For Reading and Meditation:
Ecclesiastes 5:8-12
Solomon is being cynical again. The rich tend to be the leaders, he says, and the poor the followers. Those with wealth are usually the most influential, and they are expert at appointing officials to watch over officials. In time, the "red tape" becomes so thick the poor have no hope of cutting through it. Solomon is not the only one who is cynical about bureaucracy. His main point, however, is to show us that wealth is not everything. As Derek Tidball puts it: "Money ... increases your appetite but not your satisfaction." There is nothing wrong with possessing money, of course; it is when money is allowed to possess you that trouble comes. My father wrote on the flyleaf of my Bible the day after I was converted: "Money is a universal provider for everything but happiness and a passport everywhere but to heaven." Wise words which I have never forgotten. Wealthy people, says Solomon, find it difficult to sleep because they are worried about their investments.
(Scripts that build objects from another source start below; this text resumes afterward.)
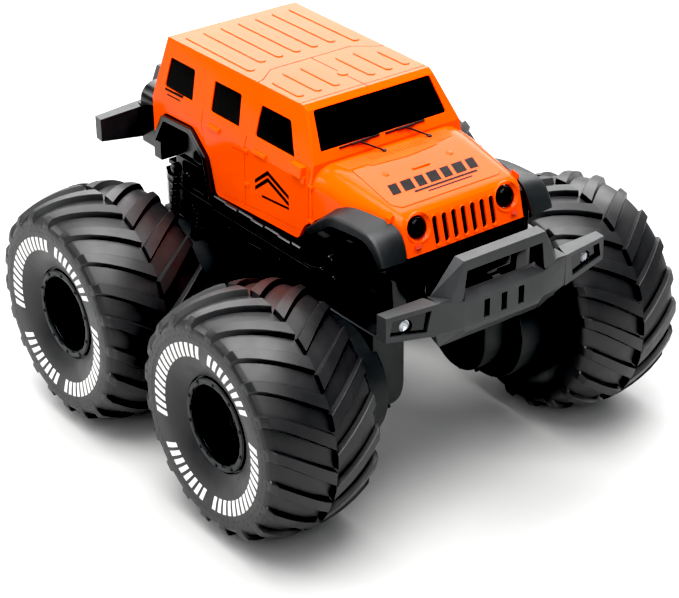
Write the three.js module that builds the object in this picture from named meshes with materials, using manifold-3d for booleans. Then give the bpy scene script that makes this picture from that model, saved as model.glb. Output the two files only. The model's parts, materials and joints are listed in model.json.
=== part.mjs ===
// A four-wheel amphibious remote control car: a boxy off-road body on a sealed
// hull, with a motor pod hung under the hull at each of four balloon wheels.
// Millimetres. The nose points along -Y, the car's right side is -X, +Z is up,
// and the origin is on the ground under the middle of the overall length.
import * as THREE from 'three';
import { ConvexGeometry } from 'three/addons/geometries/ConvexGeometry.js';
import { mergeVertices } from 'three/addons/utils/BufferGeometryUtils.js';
import Module from 'manifold-3d';

const wasm = await Module();
wasm.setup();

// ---------------------------------------------------------------- driving sizes
const tyreRadius = 60;
const wheelbase = 133;
const crownAt = 93.25;          // half the track: middle of the tread
const tyreHalfWidth = 29;       // tread middle to shoulder
const bodyHalfWidth = 45.4;
const bodyBottom = 116;
const roofTop = 183.4;
const bumperReach = 128.2;      // nose of the front bumper, from mid wheelbase
const gap = 0.3;                // between pieces that touch
const wall = 2;                 // moulded wall of the body and the hull
const through = 60;             // half width of a cut that goes right through the car

const axleHeight = tyreRadius;
const tyreReach = wheelbase / 2 + tyreRadius;
const midShift = (bumperReach - tyreReach) / 2;  // mid wheelbase is this far behind the origin

const podInner = 24.8;          // inboard face of a motor pod
const podStep = 41;             // where the pod widens into the gear case
const podOuter = 57.2;
const podRadius = 21;
const gearCaseRadius = 30;
const podTop = 90.7;
const podWall = 1.6;

const teethGear = 24;
const teethPinion = 8;
const gearModule = 1;
const gearCentres = (teethGear + teethPinion) * gearModule / 2 + 0.2;
const gearFrom = 52.8;
const gearWidth = 4;
const axleRadius = 2;
const boreRadius = axleRadius + 0.4;

const hullTop = 106;
const hullBottom = podTop + gap;
const bellyBottom = 84;
const sealHeight = 1;
const deckTop = 110;
const frameBottom = deckTop + gap;

// ---------------------------------------------------------------- solids
function solidOf(geometry) {
  const bare = geometry.clone();
  bare.deleteAttribute('normal');
  bare.deleteAttribute('uv');
  const welded = mergeVertices(bare, 1e-4);
  return new wasm.Manifold(new wasm.Mesh({
    numProp: 3,
    vertProperties: new Float32Array(welded.attributes.position.array),
    triVerts: new Uint32Array(welded.index.array),
  }));
}

function geometryOf(solid) {
  const mesh = solid.getMesh();
  const geometry = new THREE.BufferGeometry();
  geometry.setAttribute('position', new THREE.BufferAttribute(mesh.vertProperties, mesh.numProp));
  geometry.setIndex(new THREE.BufferAttribute(mesh.triVerts, 1));
  return geometry;
}

function joined(...solids) {
  return solids.reduce((sum, solid) => sum.add(solid));
}

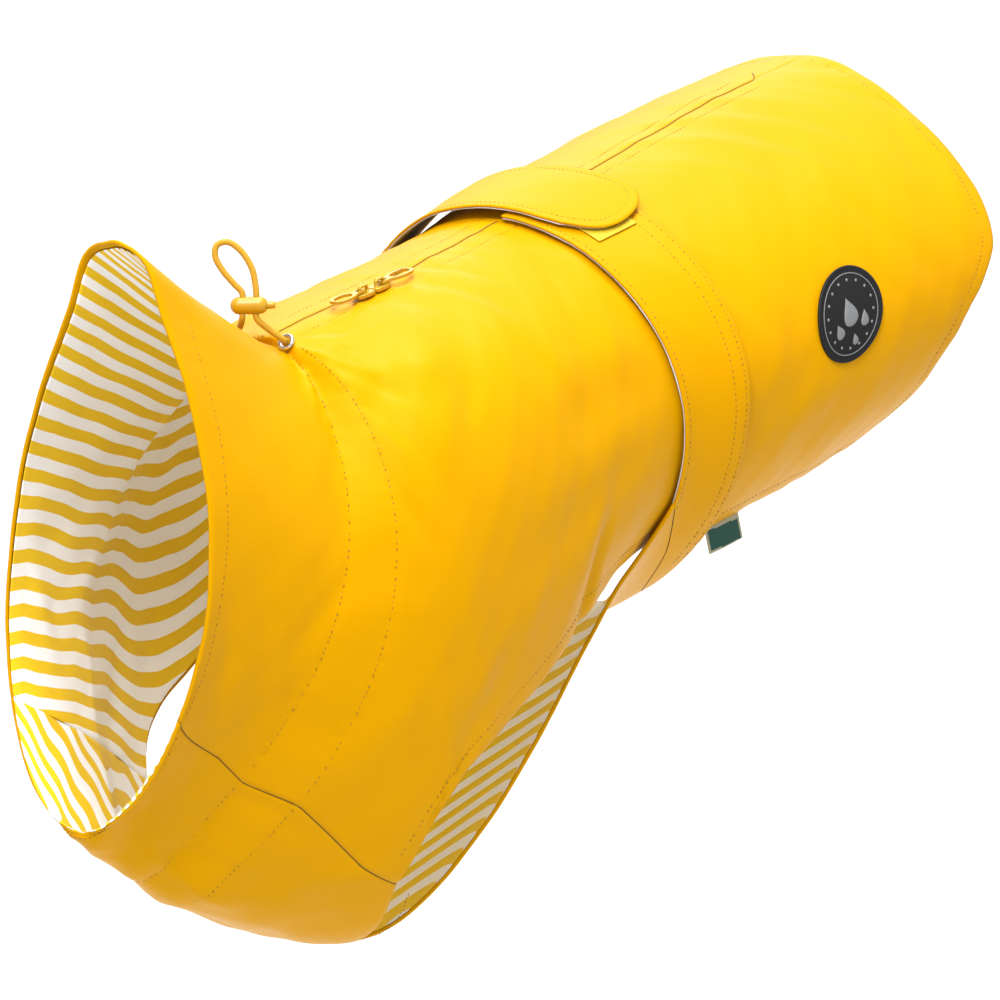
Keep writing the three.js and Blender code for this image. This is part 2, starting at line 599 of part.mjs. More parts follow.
// A pull points along -X from its hinge bar, which is at the origin
function pullGeometry(long) {
  const { neck, wide, thick, barInset } = PULL;
  const bar = thick / 2;
  const side = [
    [bar, neck], [-5.2, neck], [-8.5, wide * 0.86], [-13, wide], [-long + 4, wide * 0.9], [-long + 1, wide * 0.5],
  ];
  const shape = outline([...side, ...side.map(([x, y]) => [x, -y]).reverse()]);
  const eye = [[-bar, -barInset + 0.3], [-bar, barInset - 0.3], [-4, barInset - 0.3], [-4, -barInset + 0.3]];
  shape.holes.push(new THREE.Path(eye.map(([x, y]) => new THREE.Vector2(x, y))));
  const window = [[-7.6, 1], [-9.6, 2.6], [-13, 3.1], [-long + 4.4, 2.6], [-long + 2.6, 1]];
  const ring = [...window, ...window.map(([x, y]) => [x, -y]).reverse()];
  shape.holes.push(new THREE.Path(ring.map(([x, y]) => new THREE.Vector2(x, y))));
  return new THREE.ExtrudeGeometry(shape, { depth: thick, bevelEnabled: false }).translate(0, 0, -thick / 2);
}

for (const { name, along, off, facing, pullLong } of SLIDERS) {
  const spot = coatPoint(along, spineAngle(along, -off), SLIDER.seat);
  const turn = facing === -1 ? 0 : Math.PI;
  const slider = add(`slider_${name}`, sliderGeometry(), ZIP_FINISH);
  slider.position.copy(spot);
  slider.rotation.z = turn;
  const hinge = SLIDER.archLong / 2 - SLIDER.archThick - PULL.thick / 2 - 0.3;
  const pull = add(`pull_${name}`, pullGeometry(pullLong), ZIP_FINISH);
  pull.position.copy(spot).add(new THREE.Vector3(facing * hinge, 0, SLIDER.high + PULL.lift));
  pull.rotation.z = turn;
}

export default coat;
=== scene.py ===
# A dog raincoat, worn and filled out with nothing inside it.
# Tables hold millimetres and degrees. The wearer faces -X and its left flank is -Y.
import math

import bmesh
import bpy
import numpy as np
from mathutils import Matrix, Vector
from mathutils.kdtree import KDTree


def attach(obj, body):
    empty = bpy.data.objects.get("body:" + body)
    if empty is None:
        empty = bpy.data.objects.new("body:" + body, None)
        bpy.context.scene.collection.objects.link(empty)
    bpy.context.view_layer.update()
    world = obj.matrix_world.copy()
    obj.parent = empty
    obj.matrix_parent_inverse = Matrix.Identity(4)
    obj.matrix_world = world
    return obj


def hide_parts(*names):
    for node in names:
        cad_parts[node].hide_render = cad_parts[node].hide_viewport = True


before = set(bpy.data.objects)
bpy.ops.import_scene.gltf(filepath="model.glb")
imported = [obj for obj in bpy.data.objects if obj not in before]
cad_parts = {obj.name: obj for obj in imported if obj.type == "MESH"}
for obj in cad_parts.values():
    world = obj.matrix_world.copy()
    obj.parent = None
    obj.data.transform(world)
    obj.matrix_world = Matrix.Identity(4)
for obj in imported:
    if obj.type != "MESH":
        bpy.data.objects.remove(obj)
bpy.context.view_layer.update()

MM = 0.001
BACK_HEIGHT = 3.0
MM_PER_DEGREE = 1.9

# Camera
LENS_MM = 169
CAMERA_AT = (-1.6752, -1.4742, 0.6407)
CAMERA_RIGHT = (0.634, -0.766, -0.104)
SENSOR_MM = 36
CAMERA_BACK = (-0.705, -0.628, 0.331)

# Cloth
SHOWN_CLOTH = 0.6
SHOWN_LINING = 0.4
LINING_UNDER = 1.8
HEM_THICK = 2.0
SEAM_THICK = 1.1
BELT_HEM = 1.3
BACKING_UNDER = 1.5
BELT_SHARE = 0.35
FLAP_SHARE = 0.5
HEM_FOLD = 1.5
SEAM_GAP = 0.3
BELT_OUT = 4.2
TAB_RISE = 3.9
STRIPE_PERIOD = 11.0

# Each section is a ring round the body: its top and bottom points and its half width
SECTION_COLUMNS = ["along", "topX", "topZ", "bottomX", "bottomZ", "half", "skew", "corner", "bow"]
SECTIONS = np.array([
    [0, -259.5, 66.5, -334.5, -194.5, 60.5, -0.22, -0.05, 0.07],
    [82, -170, -11, -300, -226, 71, 0.18, -0.1, 0.03],
    [94, -168.5, -7.5, -285, -246, 87.5, 0.12, -0.035, 0.13],
    [182, -94, -5, -190.5, -300.5, 115, 0.1, 0.06, -0.02],
    [326, 0, 0, -12.5, -211.5, 101, 0.2, -0.03, 0.035],
    [372, 50, 4, 27.5, -208, 113, 0.17, -0.03, -0.045],
    [595, 262, 17, 258.5, -162.5, 136, -0.095, -0.055, -0.34],
])

# The largest folds, as in the solids
FOLDS = [
    # along, angle, reachAlong, reachAround, turn, height
    [118, 34, 9, 26, 18, -2.2],
    [142, 30, 12, 30, 14, 1.6],
    [168, 52, 16, 30, -24, -1.6],
    [236, 78, 42, 9, 8, -1.8],
    [268, 92, 10, 16, 12, -2.6],
    [176, 96, 30, 12, 16, -1.6],
    [56, 62, 12, 34, 4, 1.8],
    [404, 88, 30, 10, -16, -1.4],
    [120, -38, 9, 28, -14, -2],
    [150, -34, 12, 26, -18, 1.5],
    [228, -74, 40, 9, -10, -1.7],
    [272, -94, 10, 18, -8, -2.4],
    [60, -58, 12, 30, -6, 1.6],
    [410, -84, 28, 10, 14, -1.3],
    [500, -8, 44, 26, 0, 2.2],
    [40, 176, 26, 36, 0, 4.4],
    [84, 170, 22, 32, 0, 5.5],
    [172, 158, 18, 26, 0, 5.5],
    [-4, 24, 24, 15, 0, 4],
    [-4, -25, 24, 16, 0, 7],
]

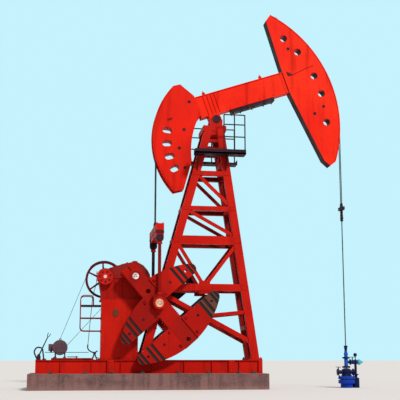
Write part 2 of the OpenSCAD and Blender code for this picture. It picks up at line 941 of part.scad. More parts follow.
module walking_beam() {
    l = beam_front + beam_back;
    color(red) on_beam() difference() {
        union() {
            translate([-beam_back, -beam_w / 2 + beam_web_in, beam_over])
                cube([l, beam_w - 2 * beam_web_in, beam_d]);
            for (b = [beam_over, beam_top - beam_t])
                translate([-beam_back, -beam_w / 2, b]) cube([l, beam_w, beam_t]);
            for (a = rib_a) translate([a, -beam_w / 2, beam_over]) cube([rib_t, beam_w, beam_d]);
            // saddle block that carries the shaft under the beam
            translate([-block_l / 2, -beam_w / 2, 0]) cube([block_l, beam_w, beam_over]);
            rod_y(0, 0, block_l / 2, -beam_w / 2, beam_w / 2);
            // lifting lugs
            for (a = lug_a) translate([a, -lug_t / 2, beam_top]) cube([lug_s, lug_t, lug_s]);
        }
        rod_y(0, 0, saddle_r + fit, -beam_w, beam_w);
    }
}

module saddle_shaft() {
    end = bearing_y + bearing_t / 2 + 20;
    color(steel) rod_y(0, pivot_h, saddle_r, -end, end);
}

box_a = [620, 2180];
box_d = 120;
box_in = 20;

module beam_weight_box() {
    color(black) on_beam()
        translate([box_a[0], -beam_w / 2 + box_in, beam_over - box_d])
            cube([box_a[1] - box_a[0], beam_w - 2 * box_in, box_d]);
}

face_top = 44.6;
face_low = -36.3;
// angles of the large holes on their circle, and that circle's distance from the face
head_holes = [32.8, 22.8, 7.7, -2.3, -17.6];
head_hole_in = 470;
head_hole_c = front_r - head_hole_in;
// the head's upper back corner and its two lower ones, from the ends of its face
top_corner = [-229, -166];
knee_corner = [-376, 170];
low_corner = [-229, -82];

module front_outline() {
    top_tip = front_r * [cos(face_top), sin(face_top)];
    low_tip = front_r * [cos(face_low), sin(face_low)];
    difference() {
        polygon(concat(
            arc([0, 0], front_r, face_low, face_top, 40),
            [top_tip + top_corner, [beam_front, beam_top], [beam_front, beam_over],
                low_tip + knee_corner, low_tip + low_corner]
        ));
        for (w = head_holes)
            translate([head_hole_c * cos(w), head_hole_c * sin(w)]) circle(r = head_hole_r);
    }
}

module front_head() {
    color(red) on_beam() plate_y(0, front_head_t) front_outline();
}

rear_c = [285, -786];
rear_top_a = 119.9;
rear_low_a = 204.3;
inner_c = [1399, -1618];
inner_r = 2694;
rear_hole_a = [154.7, 166.5, 178.3, 189.9];
rear_hole_in = 480;
rear_hole_c = rear_r - rear_hole_in;
rear_hole_half = 60;
rear_hole_r = 105;
// depth of the rope's middle line below the cheeks' edge
rope_in = 135;
rope_line_r = rear_r - rope_in;
rear_low_corner = [-1800, -1908];
inner_a = [168.8, 138];
rear_shoulder = 300;
rear_neck = 1000;
rear_top_corner = [-769, 1513];
tangent_a = 180 - beam_tilt;

cheek = 30;
back_over = 20;

// a hole with round ends of radius r, their middles half from its own middle
module slot_hole(r, half) {
    square([2 * half, 2 * r], center = true);
    for (s = [-1, 1]) translate([s * half, 0]) circle(r = r);
}

// the outline is drawn past its round back, and a circle of radius r about rear_c cuts it
module rear_outline(r) {
    difference() {
        intersection() {
            translate(rear_c) circle(r = r, $fn = 180);
            polygon(concat(
                arc(rear_c, r + back_over, rear_top_a, rear_low_a, 30),
                [rear_low_corner],
                arc(inner_c, inner_r, inner_a[0], inner_a[1], 10),
                [[-beam_back, rear_shoulder], [-beam_back, rear_neck], rear_top_corner]
            ));
        }
        for (w = rear_hole_a)
            translate([rear_c[0] + rear_hole_c * cos(w), rear_c[1] + rear_hole_c * sin(w)])
                rotate(w) slot_hole(rear_hole_r, rear_hole_half);
    }
}

// two side cheeks stand proud of the rounded back, so that the rope runs between them
module rear_head() {
    color(red) on_beam() {
        for (s = [-1, 1])
            plate_y(s * (rear_head_t - cheek) / 2, cheek) rear_outline(rear_r);
        plate_y(0, rear_head_t - 2 * cheek) rear_outline(rope_line_r - rope_d / 2 - gap);
    }
}

// a strand along an arc of radius r from angle a to b about c, at y
module strand_arc(c, r, d, a, b, y) {
    translate([c[0], y, c[1]]) rotate([90, 0, 0])
        rotate([0, 0, a]) rotate_extrude(angle = b - a)
            translate([r, 0]) circle(r = d / 2, $fn = 24);
}

anchor_a = 124;
clamp_w = 230;
clamp_t = 80;
clamp_l = 120;
socket_l = 90;
socket_h = 130;

module drive_rope_wrap() {
    color(black) on_beam() {
        for (s = [-1, 1])
            strand_arc(rear_c, rope_line_r, rope_d, anchor_a, tangent_a, s * strand_gap / 2);
        translate([rear_c[0], 0, rear_c[1]]) rotate([0, -anchor_a, 0])
            translate([rope_line_r - rope_d / 2, -clamp_w / 2, -clamp_l / 2])
                cube([clamp_t, clamp_w, clamp_l]);
    }
}

// world place of the rear arc's centre, from which the rope hangs straight down
rear_cx = rear_c[0] * cos(beam_tilt) - rear_c[1] * sin(beam_tilt);
rear_cz = pivot_h + rear_c[0] * sin(beam_tilt) + rear_c[1] * cos(beam_tilt);
rope_x = rear_cx - rope_line_r;

module drive_rope_span() {
    z0 = equalizer_z + equalizer_d + gap;
    color(black) {
        for (s = [-1, 1]) translate([rope_x, s * strand_gap / 2, z0])
            cylinder(r = rope_d / 2, h = rear_cz - z0);
        translate([rope_x - socket_l / 2, -clamp_w / 2, z0]) cube([socket_l, clamp_w, socket_h]);
    }
}

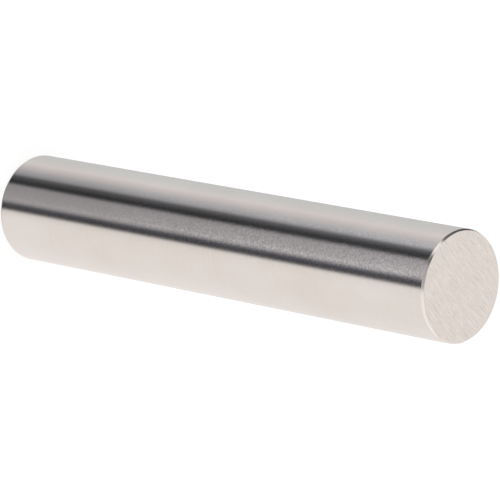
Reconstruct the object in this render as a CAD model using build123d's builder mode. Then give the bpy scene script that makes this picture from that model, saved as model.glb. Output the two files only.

The more money you have, the more you have to worry over. Someone put it like this: "More money, more worry, more worry, less sleep." All this, of course, refers to those who have no sense of stewardship, for when money is surrendered to God, then money becomes a "trust" - a "trust" which is owned by God. We are not meant to be proprietors, but trustees of the Lord's money. God is the owner of everything on the face of the earth, and we are the owers. All giving ought to be out of gratitude for what He has given to us.
Father, help me in relation to material things to see that I am a steward, not a proprietor; a servant, not a master; an ower, not an owner. Change my perspectives so that I look at everything from Your point of view. In Christ's Name I pray. Amen.